### WHAT IS ASKED
Could every line of the data be printed exactly as it reads?

### RECORDED INFORMATION
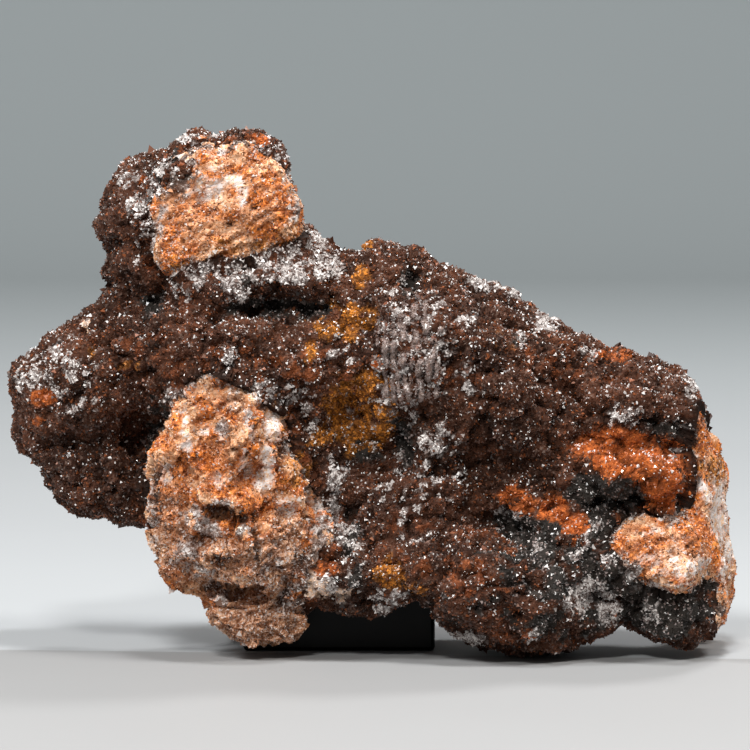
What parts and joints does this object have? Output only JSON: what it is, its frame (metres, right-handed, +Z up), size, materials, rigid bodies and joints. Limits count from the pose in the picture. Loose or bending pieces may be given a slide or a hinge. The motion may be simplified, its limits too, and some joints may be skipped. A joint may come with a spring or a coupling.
{
  "type": "drusy quartz on barite specimen",
  "caption": "Lumpy brown crust of drusy quartz over broken iron-stained barite, resting on a low black display block.",
  "frame": {"origin": "under the middle of the specimen, on the surface that its block stands on", "axes": "+X to the viewer's right along the specimen, -Y towards the viewer and +Z up"},
  "size_m": [0.093, 0.0412, 0.0657],
  "materials": {
    "quartz": "sparkling druse",
    "barite": "broken, iron-stained",
    "block": "polished black"
  },
  "bodies": {
    "root": {"quartz_druse": "quartz", "barite_matrix": "barite", "display_block": "block"}
  },
  "joints": []
}
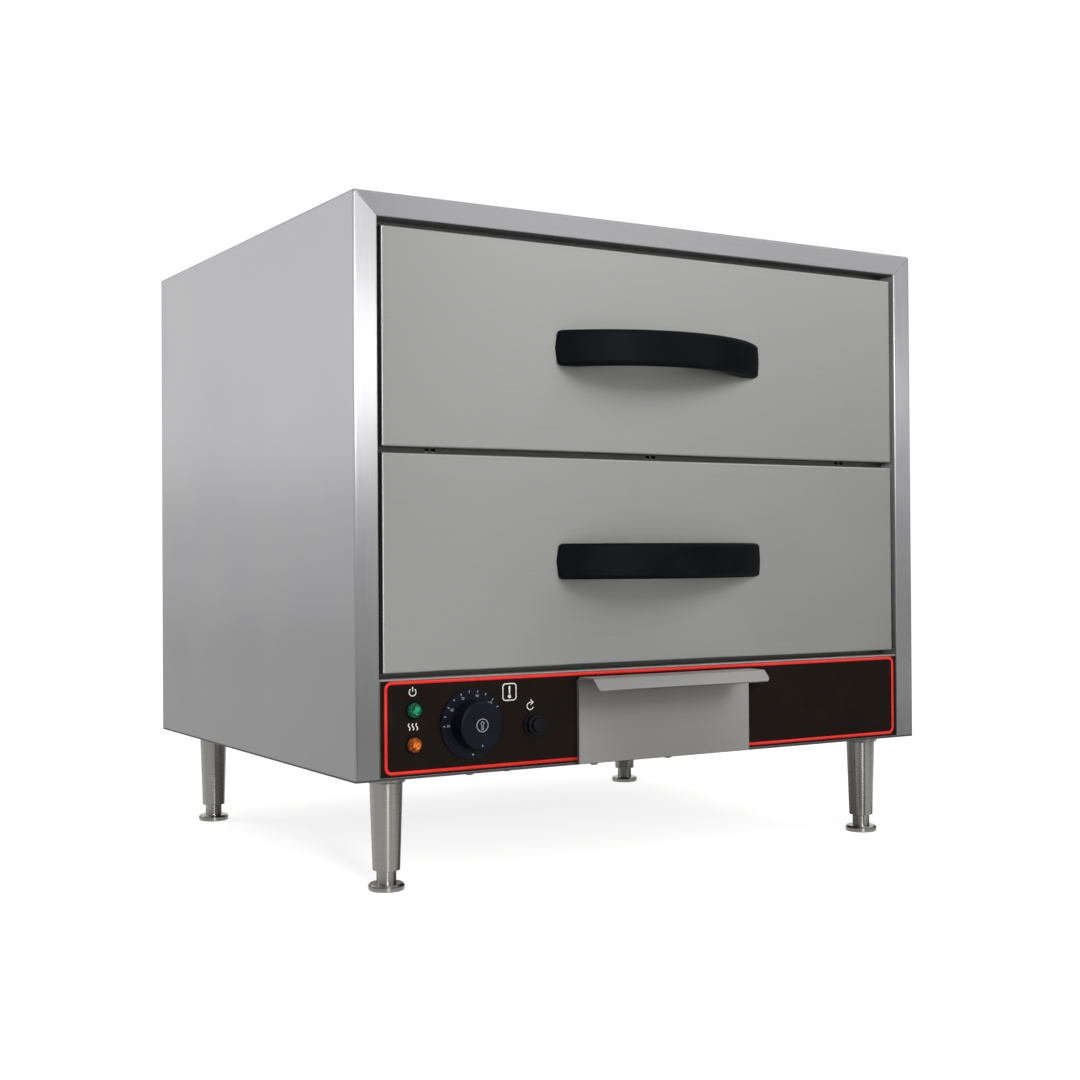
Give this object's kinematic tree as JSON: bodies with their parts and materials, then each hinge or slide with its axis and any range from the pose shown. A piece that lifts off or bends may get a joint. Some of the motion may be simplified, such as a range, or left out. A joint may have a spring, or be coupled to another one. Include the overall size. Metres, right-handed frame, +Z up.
{
  "type": "countertop warming drawer",
  "caption": "Stainless countertop warming cabinet with stacked pull-out heated drawers, bowed black handles, thermostat panel, pull-out lower tray and screw-adjustable legs.",
  "frame": {"origin": "on the table, under the middle of the whole object's box, handles and gland included", "axes": "+X to the right of someone facing the drawers, +Y from the front to the rear, +Z up"},
  "size_m": [0.7, 0.64, 0.661],
  "materials": {
    "shell_steel": "fine vertical brushing, satin",
    "base_steel": "satin mill finish",
    "liner_steel": "satin mill finish",
    "fascia_steel": "fine brushing, satin",
    "overlay_film": "printed polyester film, black with a red border",
    "insulation_wool": "mineral wool",
    "heater_sheath": "heat-darkened nickel steel sheath",
    "lamp_body": "moulded black",
    "green_lens": "faceted translucent green",
    "orange_lens": "faceted translucent orange",
    "control_plastic": "moulded thermoset, satin black",
    "button_plastic": "moulded black",
    "switch_body": "moulded pale thermoset",
    "spindle_brass": "turned",
    "capillary_copper": "drawn copper tube",
    "terminal_ceramic": "glazed ceramic",
    "gland_plastic": "moulded nylon",
    "tray_steel": "fine brushing, satin",
    "leg_steel": "turned and brushed",
    "foot_steel": "turned and brushed",
    "slide_steel": "bright roll-formed strip",
    "face_steel": "fine brushing, satin",
    "drawer_frame_steel": "satin mill finish",
    "pan_steel": "drawn, bright satin",
    "handle_plastic": "moulded black, satin",
    "red_ink": "screen-printed red line",
    "pale_ink": "screen-printed pale marks",
    "screw_steel": "cold-headed screws"
  },
  "bodies": {
    "cabinet": {"base_pan": "base_steel", "cabinet_shell": "shell_steel", "control_fascia": "fascia_steel", "cord_gland": "gland_plastic", "dial_ring": "control_plastic", "divider_shelf": "liner_steel", "face_frame": "liner_steel", "fascia_overlay": "overlay_film", "heat_lamp": "lamp_body", "heat_lens": "orange_lens", "insulation": "insulation_wool", "leg_front_left": "leg_steel", "leg_front_right": "leg_steel", "leg_rear_left": "leg_steel", "leg_rear_right": "leg_steel", "liner_left": "liner_steel", "liner_rear": "liner_steel", "liner_right": "liner_steel", "liner_roof": "liner_steel", "lower_deck": "liner_steel", "lower_heater": "heater_sheath", "lower_slide_outer_left": "slide_steel", "lower_slide_outer_right": "slide_steel", "power_lamp": "lamp_body", "power_lens": "green_lens", "rear_panel": "shell_steel", "reset_collar": "control_plastic", "reset_switch": "switch_body", "terminal_block": "terminal_ceramic", "thermostat_body": "switch_body", "thermostat_capillary": "capillary_copper", "tray_channel": "tray_steel", "upper_heater": "heater_sheath", "upper_slide_outer_left": "slide_steel", "upper_slide_outer_right": "slide_steel"},
    "upper_drawer": {"upper_drawer_face": "face_steel", "upper_drawer_frame": "drawer_frame_steel", "upper_food_pan": "pan_steel", "upper_handle": "handle_plastic", "upper_slide_inner_left": "slide_steel", "upper_slide_inner_right": "slide_steel"},
    "upper_left_slide_middle": {"upper_slide_middle_left": "slide_steel"},
    "upper_right_slide_middle": {"upper_slide_middle_right": "slide_steel"},
    "lower_drawer": {"lower_drawer_face": "face_steel", "lower_drawer_frame": "drawer_frame_steel", "lower_food_pan": "pan_steel", "lower_handle": "handle_plastic", "lower_slide_inner_left": "slide_steel", "lower_slide_inner_right": "slide_steel"},
    "lower_left_slide_middle": {"lower_slide_middle_left": "slide_steel"},
    "lower_right_slide_middle": {"lower_slide_middle_right": "slide_steel"},
    "tray": {"tray_front": "tray_steel", "tray_pan": "tray_steel"},
    "knob": {"thermostat_knob": "control_plastic", "thermostat_spindle": "spindle_brass"},
    "reset_button": {"reset_button": "button_plastic"},
    "foot_front_left": {"foot_front_left": "foot_steel"},
    "foot_front_right": {"foot_front_right": "foot_steel"},
    "foot_rear_left": {"foot_rear_left": "foot_steel"},
    "foot_rear_right": {"foot_rear_right": "foot_steel"}
  },
  "joints": [
    {"name": "upper_drawer_slide", "type": "slide", "parent": "cabinet", "child": "upper_drawer", "axis": [0, -1, 0], "range_m": [0, 0.44]},
    {"name": "upper_left_middle_slide", "type": "slide", "parent": "cabinet", "child": "upper_left_slide_middle", "axis": [0, -1, 0], "range_m": [0, 0.22]},
    {"name": "upper_right_middle_slide", "type": "slide", "parent": "cabinet", "child": "upper_right_slide_middle", "axis": [0, -1, 0], "range_m": [0, 0.22]},
    {"name": "lower_drawer_slide", "type": "slide", "parent": "cabinet", "child": "lower_drawer", "axis": [0, -1, 0], "range_m": [0, 0.44]},
    {"name": "lower_left_middle_slide", "type": "slide", "parent": "cabinet", "child": "lower_left_slide_middle", "axis": [0, -1, 0], "range_m": [0, 0.22]},
    {"name": "lower_right_middle_slide", "type": "slide", "parent": "cabinet", "child": "lower_right_slide_middle", "axis": [0, -1, 0], "range_m": [0, 0.22]},
    {"name": "tray_slide", "type": "slide", "parent": "cabinet", "child": "tray", "axis": [0, -1, 0], "range_m": [0, 0.34]},
    {"name": "thermostat_turn", "type": "hinge", "parent": "cabinet", "child": "knob", "pos_m": [-0.228, -0.2715, 0.1575], "axis": [0, 1, 0], "range_deg": [0, 240]},
    {"name": "reset_push", "type": "slide", "parent": "cabinet", "child": "reset_button", "axis": [0, 1, 0], "range_m": [0, 0.003], "stiffness_N_per_m": 900, "springref_m": -0.001},
    {"name": "foot_front_left_screw", "type": "slide", "parent": "cabinet", "child": "foot_front_left", "axis": [0, 0, -1], "range_m": [0, 0.025]},
    {"name": "foot_front_right_screw", "type": "slide", "parent": "cabinet", "child": "foot_front_right", "axis": [0, 0, -1], "range_m": [0, 0.025]},
    {"name": "foot_rear_left_screw", "type": "slide", "parent": "cabinet", "child": "foot_rear_left", "axis": [0, 0, -1], "range_m": [0, 0.025]},
    {"name": "foot_rear_right_screw", "type": "slide", "parent": "cabinet", "child": "foot_rear_right", "axis": [0, 0, -1], "range_m": [0, 0.025]}
  ],
  "couplings": [
    {"joint": "upper_left_middle_slide", "follows": "upper_drawer_slide", "ratio": 0.5},
    {"joint": "upper_right_middle_slide", "follows": "upper_drawer_slide", "ratio": 0.5},
    {"joint": "lower_left_middle_slide", "follows": "lower_drawer_slide", "ratio": 0.5},
    {"joint": "lower_right_middle_slide", "follows": "lower_drawer_slide", "ratio": 0.5}
  ]
}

### FINISHED EXERCISE
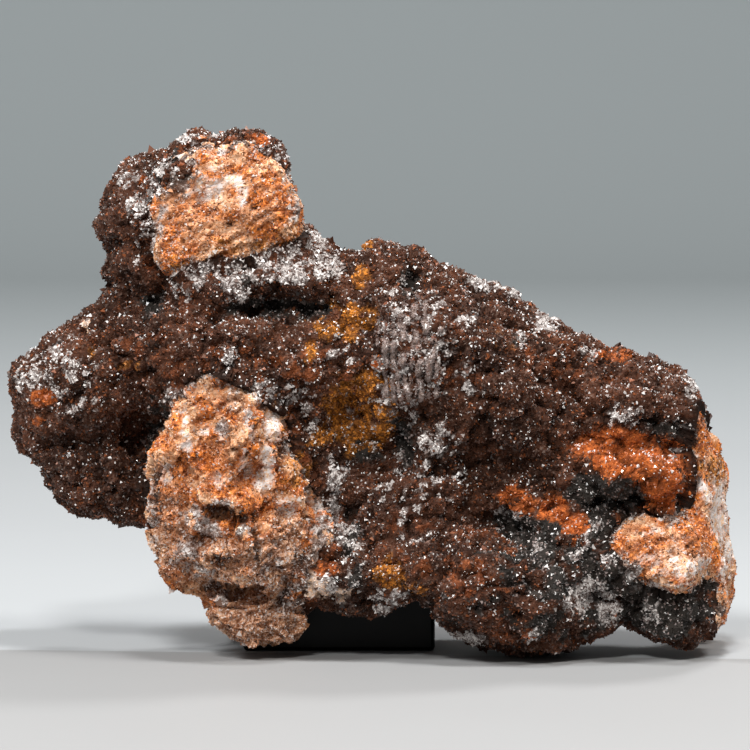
What parts and joints does this object have? Output only JSON: what it is, its frame (metres, right-handed, +Z up), size, materials, rigid bodies and joints. Limits count from the pose in the picture. Loose or bending pieces may be given a slide or a hinge. The motion may be simplified, its limits too, and some joints may be skipped. A joint may come with a spring or a coupling.
{
  "type": "drusy quartz on barite specimen",
  "caption": "Lumpy brown crust of drusy quartz over broken iron-stained barite, resting on a low black display block.",
  "frame": {"origin": "under the middle of the specimen, on the surface that its block stands on", "axes": "+X to the viewer's right along the specimen, -Y towards the viewer and +Z up"},
  "size_m": [0.093, 0.0412, 0.0657],
  "materials": {
    "quartz": "sparkling druse",
    "barite": "broken, iron-stained",
    "block": "polished black"
  },
  "bodies": {
    "root": {"quartz_druse": "quartz", "barite_matrix": "barite", "display_block": "block"}
  },
  "joints": []
}
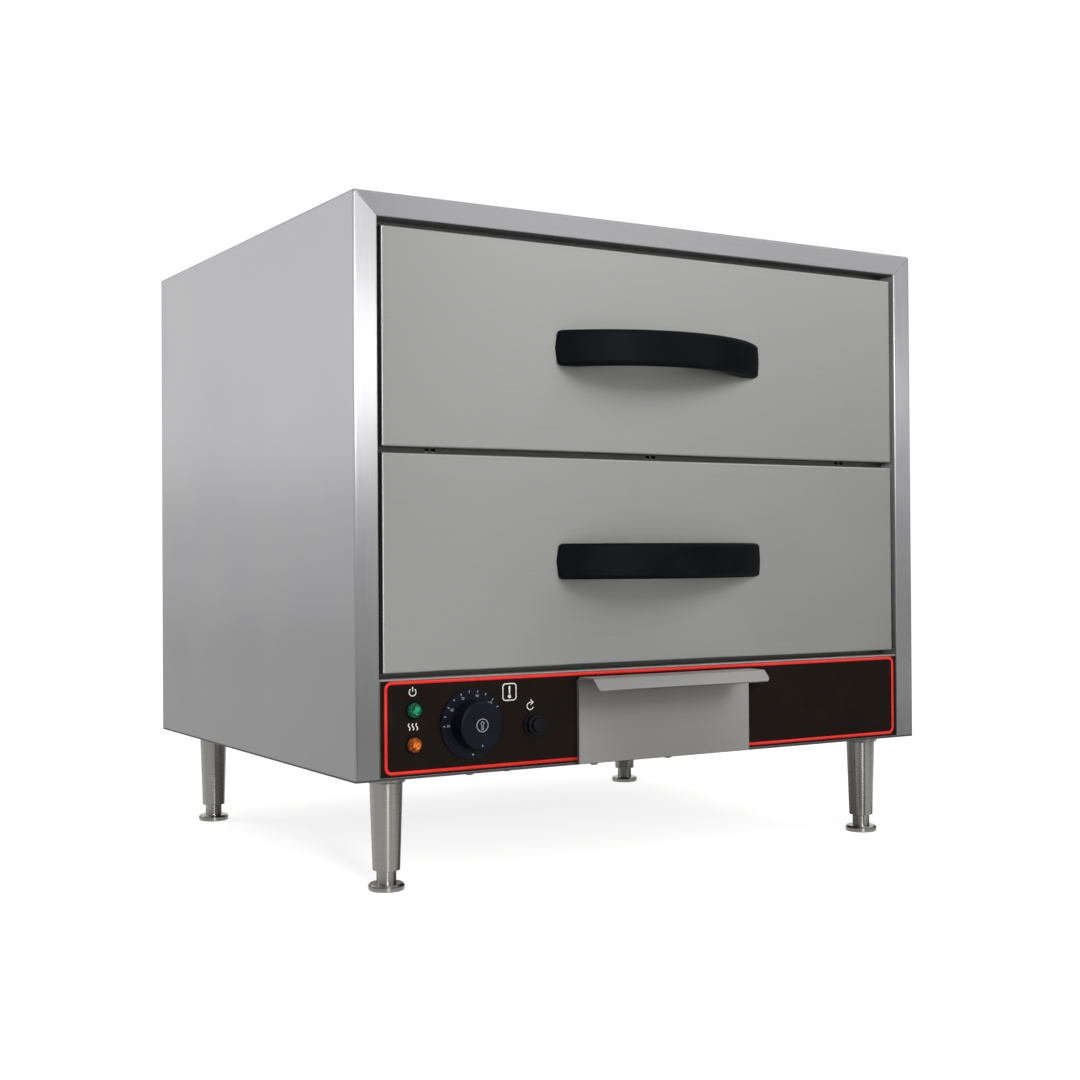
Give this object's kinematic tree as JSON: bodies with their parts and materials, then each hinge or slide with its axis and any range from the pose shown. A piece that lifts off or bends may get a joint. Some of the motion may be simplified, such as a range, or left out. A joint may have a spring, or be coupled to another one. Include the overall size. Metres, right-handed frame, +Z up.
{
  "type": "countertop warming drawer",
  "caption": "Stainless countertop warming cabinet with stacked pull-out heated drawers, bowed black handles, thermostat panel, pull-out lower tray and screw-adjustable legs.",
  "frame": {"origin": "on the table, under the middle of the whole object's box, handles and gland included", "axes": "+X to the right of someone facing the drawers, +Y from the front to the rear, +Z up"},
  "size_m": [0.7, 0.64, 0.661],
  "materials": {
    "shell_steel": "fine vertical brushing, satin",
    "base_steel": "satin mill finish",
    "liner_steel": "satin mill finish",
    "fascia_steel": "fine brushing, satin",
    "overlay_film": "printed polyester film, black with a red border",
    "insulation_wool": "mineral wool",
    "heater_sheath": "heat-darkened nickel steel sheath",
    "lamp_body": "moulded black",
    "green_lens": "faceted translucent green",
    "orange_lens": "faceted translucent orange",
    "control_plastic": "moulded thermoset, satin black",
    "button_plastic": "moulded black",
    "switch_body": "moulded pale thermoset",
    "spindle_brass": "turned",
    "capillary_copper": "drawn copper tube",
    "terminal_ceramic": "glazed ceramic",
    "gland_plastic": "moulded nylon",
    "tray_steel": "fine brushing, satin",
    "leg_steel": "turned and brushed",
    "foot_steel": "turned and brushed",
    "slide_steel": "bright roll-formed strip",
    "face_steel": "fine brushing, satin",
    "drawer_frame_steel": "satin mill finish",
    "pan_steel": "drawn, bright satin",
    "handle_plastic": "moulded black, satin",
    "red_ink": "screen-printed red line",
    "pale_ink": "screen-printed pale marks",
    "screw_steel": "cold-headed screws"
  },
  "bodies": {
    "cabinet": {"base_pan": "base_steel", "cabinet_shell": "shell_steel", "control_fascia": "fascia_steel", "cord_gland": "gland_plastic", "dial_ring": "control_plastic", "divider_shelf": "liner_steel", "face_frame": "liner_steel", "fascia_overlay": "overlay_film", "heat_lamp": "lamp_body", "heat_lens": "orange_lens", "insulation": "insulation_wool", "leg_front_left": "leg_steel", "leg_front_right": "leg_steel", "leg_rear_left": "leg_steel", "leg_rear_right": "leg_steel", "liner_left": "liner_steel", "liner_rear": "liner_steel", "liner_right": "liner_steel", "liner_roof": "liner_steel", "lower_deck": "liner_steel", "lower_heater": "heater_sheath", "lower_slide_outer_left": "slide_steel", "lower_slide_outer_right": "slide_steel", "power_lamp": "lamp_body", "power_lens": "green_lens", "rear_panel": "shell_steel", "reset_collar": "control_plastic", "reset_switch": "switch_body", "terminal_block": "terminal_ceramic", "thermostat_body": "switch_body", "thermostat_capillary": "capillary_copper", "tray_channel": "tray_steel", "upper_heater": "heater_sheath", "upper_slide_outer_left": "slide_steel", "upper_slide_outer_right": "slide_steel"},
    "upper_drawer": {"upper_drawer_face": "face_steel", "upper_drawer_frame": "drawer_frame_steel", "upper_food_pan": "pan_steel", "upper_handle": "handle_plastic", "upper_slide_inner_left": "slide_steel", "upper_slide_inner_right": "slide_steel"},
    "upper_left_slide_middle": {"upper_slide_middle_left": "slide_steel"},
    "upper_right_slide_middle": {"upper_slide_middle_right": "slide_steel"},
    "lower_drawer": {"lower_drawer_face": "face_steel", "lower_drawer_frame": "drawer_frame_steel", "lower_food_pan": "pan_steel", "lower_handle": "handle_plastic", "lower_slide_inner_left": "slide_steel", "lower_slide_inner_right": "slide_steel"},
    "lower_left_slide_middle": {"lower_slide_middle_left": "slide_steel"},
    "lower_right_slide_middle": {"lower_slide_middle_right": "slide_steel"},
    "tray": {"tray_front": "tray_steel", "tray_pan": "tray_steel"},
    "knob": {"thermostat_knob": "control_plastic", "thermostat_spindle": "spindle_brass"},
    "reset_button": {"reset_button": "button_plastic"},
    "foot_front_left": {"foot_front_left": "foot_steel"},
    "foot_front_right": {"foot_front_right": "foot_steel"},
    "foot_rear_left": {"foot_rear_left": "foot_steel"},
    "foot_rear_right": {"foot_rear_right": "foot_steel"}
  },
  "joints": [
    {"name": "upper_drawer_slide", "type": "slide", "parent": "cabinet", "child": "upper_drawer", "axis": [0, -1, 0], "range_m": [0, 0.44]},
    {"name": "upper_left_middle_slide", "type": "slide", "parent": "cabinet", "child": "upper_left_slide_middle", "axis": [0, -1, 0], "range_m": [0, 0.22]},
    {"name": "upper_right_middle_slide", "type": "slide", "parent": "cabinet", "child": "upper_right_slide_middle", "axis": [0, -1, 0], "range_m": [0, 0.22]},
    {"name": "lower_drawer_slide", "type": "slide", "parent": "cabinet", "child": "lower_drawer", "axis": [0, -1, 0], "range_m": [0, 0.44]},
    {"name": "lower_left_middle_slide", "type": "slide", "parent": "cabinet", "child": "lower_left_slide_middle", "axis": [0, -1, 0], "range_m": [0, 0.22]},
    {"name": "lower_right_middle_slide", "type": "slide", "parent": "cabinet", "child": "lower_right_slide_middle", "axis": [0, -1, 0], "range_m": [0, 0.22]},
    {"name": "tray_slide", "type": "slide", "parent": "cabinet", "child": "tray", "axis": [0, -1, 0], "range_m": [0, 0.34]},
    {"name": "thermostat_turn", "type": "hinge", "parent": "cabinet", "child": "knob", "pos_m": [-0.228, -0.2715, 0.1575], "axis": [0, 1, 0], "range_deg": [0, 240]},
    {"name": "reset_push", "type": "slide", "parent": "cabinet", "child": "reset_button", "axis": [0, 1, 0], "range_m": [0, 0.003], "stiffness_N_per_m": 900, "springref_m": -0.001},
    {"name": "foot_front_left_screw", "type": "slide", "parent": "cabinet", "child": "foot_front_left", "axis": [0, 0, -1], "range_m": [0, 0.025]},
    {"name": "foot_front_right_screw", "type": "slide", "parent": "cabinet", "child": "foot_front_right", "axis": [0, 0, -1], "range_m": [0, 0.025]},
    {"name": "foot_rear_left_screw", "type": "slide", "parent": "cabinet", "child": "foot_rear_left", "axis": [0, 0, -1], "range_m": [0, 0.025]},
    {"name": "foot_rear_right_screw", "type": "slide", "parent": "cabinet", "child": "foot_rear_right", "axis": [0, 0, -1], "range_m": [0, 0.025]}
  ],
  "couplings": [
    {"joint": "upper_left_middle_slide", "follows": "upper_drawer_slide", "ratio": 0.5},
    {"joint": "upper_right_middle_slide", "follows": "upper_drawer_slide", "ratio": 0.5},
    {"joint": "lower_left_middle_slide", "follows": "lower_drawer_slide", "ratio": 0.5},
    {"joint": "lower_right_middle_slide", "follows": "lower_drawer_slide", "ratio": 0.5}
  ]
}